Methods: Medline, Thomson Reuters Web of Science and Scopus databases were searched from inception to June 2014. Observational or interventional studies evaluating the relationship between hyperoxia (defined as a supranormal arterial O2 tension) and mortality in adult intensive care unit (ICU) patients were included. Studies primarily involving patients with exacerbations of chronic pulmonary disease, acute lung injury and perioperative administration were excluded. Adjusted odds ratio (OR) of patients exposed versus those not exposed to hyperoxia were extracted, if available. Alternatively, unadjusted outcome data were recorded. Data on patients, study characteristics and the criteria used for defining hyperoxia exposure were also extracted. Random-effects models were used for quantitative synthesis of the data, with a primary outcome of hospital mortality.

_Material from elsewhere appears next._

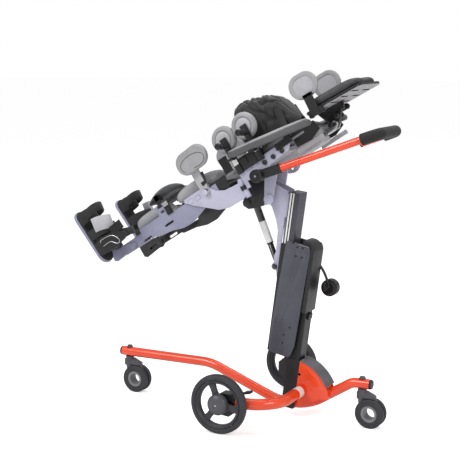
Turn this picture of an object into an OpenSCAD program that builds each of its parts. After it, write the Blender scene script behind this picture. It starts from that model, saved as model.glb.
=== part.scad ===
// Pediatric standing frame: a padded tilting board on a leaning lift column and a four-wheeled tube base.
// X runs from the foot end to the head end, Y across, Z up, with the floor at Z = 0.

/* [Base tubes] */
// Outer diameter of the long spine tube
spine_d = 34; // [28:1:40]
// Wall of the red tubes
tube_wall = 2.5; // [1.5:0.5:4]
// Height of the spine's level ends above the floor
spine_z = 147; // [140:1:160]
// Height of the spine's axis at its lowest point
spine_low_z = 46; // [42:1:52]
// Distance from the big wheels' axle back to the spine's lowest point
spine_low_x = 118; // [110:1:125]
// Slope of the front half of the spine, in degrees
front_slope = 21; // [18:1:24]
// Slope of the rear half of the spine, in degrees
rear_slope = 32; // [29:1:34]
// Length of the spine's short level run at its lowest point
low_run = 18; // [10:2:30]
// Radius of the spine's two low bends
low_bend_r = 200; // [180:5:220]
// Radius of the bend where the front slope starts
front_bend_r = 180; // [140:10:200]
// Radius of the bend where the rear slope ends
rear_bend_r = 60; // [50:5:70]
// Outer diameter of the cross tube
cross_d = 38; // [32:1:42]
// Radius of the cross tube's two bends
cross_bend_r = 110; // [90:5:130]
// Distance from the axle back to the cross tube's middle run
cross_x = 178; // [176:1:186]

/* [Wheels] */
// Diameter of the big side wheels
wheel_d = 200; // [180:5:220]
// Distance between the middle planes of the big wheels
track = 575; // [540:5:620]
// Width of the big wheels' tyres
tyre_w = 32; // [26:1:38]
// Depth of the tyre outside the rim
tyre_h = 20; // [14:1:24]
// Diameter of the castor wheels
castor_d = 100; // [90:5:110]
// Width over a castor's two wheels
castor_w = 42; // [36:1:50]
// Distance from a castor's kingpin back to its wheel axis
castor_trail = 31; // [26:1:36]
// Distance from the axle forward to the front kingpin
front_pin_x = 522; // [480:2:540]
// Distance from the axle back to the rear kingpin
rear_pin_x = 389; // [385:1:392]

/* [Column] */
// Lean of the column towards the head end, in degrees
lean = 7.8; // [5:0.2:10]
// Depth of the mast along X
mast_depth = 44; // [40:1:46]
// Width of the mast across
mast_w = 55; // [50:1:60]
// Height of the mast along its own axis
mast_h = 485; // [440:5:520]
// Depth of the sliding column
slide_depth = 36; // [32:1:38]
// Width of the sliding column
slide_w = 62; // [56:1:64]
// Length of the sliding column
slide_len = 452; // [400:4:480]
// Height of the sliding column's top along the mast's axis
slide_top = 712; // [700:4:740]
// Thickness of the side covers
cover_t = 6; // [4:0.5:8]

/* [Board] */
// Tilt of the board above level, in degrees
tilt = 33; // [20:1:45]
// Outside half width of the board over its side plates
board_half = 127.6; // [124:0.2:135]
// Thickness of the side plates
plate_t = 5; // [4:0.5:6]
// Width of the trunk cushion
trunk_w = 180; // [150:5:180]
// Length of the trunk cushion
trunk_len = 296; // [270:4:300]
// Thickness of the trunk cushion
trunk_t = 42; // [30:2:50]
// Length of a thigh cushion
thigh_len = 196; // [160:4:204]
// Length of a calf cushion
calf_len = 150; // [110:5:155]
// Thickness of the leg cushions
leg_pad_t = 42; // [34:1:44]
// Length of a foot's sole
sole_len = 208; // [180:4:220]
// Width of a foot's sole
sole_w = 74; // [60:2:74]
// Thickness of a foot's sole
sole_t = 18; // [14:1:22]
// How much further the far leg is drawn out than the near one
far_reach = 42; // [20:2:50]

/* [Head and side supports] */
// Length of the head cushion
head_len = 214; // [180:2:220]
// Width of the head cushion
head_w = 210; // [160:5:220]
// Thickness of the head cushion
head_t = 30; // [24:1:36]
// Diameter of the round trunk supports
lateral_d = 93; // [80:1:96]
// Thickness of the round trunk supports
lateral_t = 28; // [20:1:30]

/* [Push handle] */
// Diameter of the handle's tube
handle_d = 25; // [22:1:28]
// Distance between the handle's two legs
handle_w = 200; // [180:2:220]
// Length of the handle's long leg
handle_len = 392; // [340:4:420]
// Length of the handle's short return leg
handle_back = 96; // [70:2:120]
// Diameter of the foam grip
grip_d = 38; // [32:1:42]

/* [Hidden] */
$fn = 48;

// Clearances and small common sizes
gap = 0.3;
turn_gap = 0.05;
seam = 0.02;
cut = 1;
near = -1;
far = 1;
axle_z = wheel_d / 2;
// The whole part is moved so that its origin is under the middle of its bounding box
middle_x = -92.23;

// Spine tube
spine_r = spine_d / 2;
spine_drop = spine_z - spine_low_z;
front_run = (spine_drop - (front_bend_r + low_bend_r) * (1 - cos(front_slope))) / sin(front_slope);
rear_run = (spine_drop - (rear_bend_r + low_bend_r) * (1 - cos(rear_slope))) / sin(rear_slope);
front_level_x = spine_low_x - (low_bend_r + front_bend_r) * sin(front_slope) - front_run * cos(front_slope);
rear_level_x = spine_low_x + low_run + (low_bend_r + rear_bend_r) * sin(rear_slope)
    + rear_run * cos(rear_slope);
pin_overhang = 27;
spine_front_x = -front_pin_x - pin_overhang;
spine_rear_x = rear_pin_x + pin_overhang;
front_level = front_level_x - spine_front_x;
rear_level = spine_rear_x - rear_level_x;
spine_steps = [[front_level, front_slope, front_bend_r, 1],
               [front_run, front_slope, low_bend_r, -1],
               [low_run, rear_slope, low_bend_r, -1],
               [rear_run, rear_slope, rear_bend_r, 1],
               [rear_level, 0, 0, 1]];

// Cross tube
cross_r = cross_d / 2;
cross_z = axle_z;
wheel_reach = 41.5;
cross_leg_y = track / 2 - wheel_reach;
cross_leg_x = 12;
cross_leg = cross_x - cross_bend_r - cross_leg_x;
cross_mid = 2 * (cross_leg_y - cross_bend_r);
cross_steps = [[cross_leg, 90, cross_bend_r, 1], [cross_mid, 90, cross_bend_r, 1], [cross_leg, 0, 0, 1]];

// Column frame
column_x = 129;
column_z = 60;
mast_wall = 3;
mast_back = mast_depth / 2;
mast_foot = -26;
guide_gap = 0.4;
guide_wall = 4;
slide_x = -75;
guide_depth = slide_depth + 2 * (guide_gap + guide_wall);
guide_w = slide_w + 2 * (guide_gap + guide_wall);
guide_foot = 160;
guide_front = slide_x - guide_depth / 2;
slide_wall = 3;
slide_cap = 5;

// Gusset and tread
gusset_w = 60;
gusset_t = 3;
tread_t = 6;
tread_w = 66;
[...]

Results: In total 17 studies (16 observational, 1 prospective before-after) were identified in different patient categories: mechanically ventilated ICU (number of studies (k) = 4, number of participants (n) = 189,143), post-cardiac arrest (k = 6, n = 19,144), stroke (k = 2, n = 5,537), and traumatic brain injury (k = 5, n = 7,488). Different criteria were used to define hyperoxia in terms of PaO2 value (first, highest, worst, mean), time of assessment and predetermined cutoffs. Data from studies on ICU patients were not pooled because of extreme heterogeneity (inconsistency (I(2)) 96.73%). Hyperoxia was associated with increased mortality in post-cardiac arrest patients (OR = 1.42 (1.04 to 1.92) I(2) 67.73%) stroke (OR = 1.23 (1.06 to 1.43) I(2) 0%) and traumatic brain injury (OR = 1.41 (1.03 to 1.94) I(2) 64.54%). However, these results are limited by significant heterogeneity between studies.
Conclusions: Hyperoxia may be associated with increased mortality in patients with stroke, traumatic brain injury and those resuscitated from cardiac arrest. However, these results are limited by the high heterogeneity of the included studies.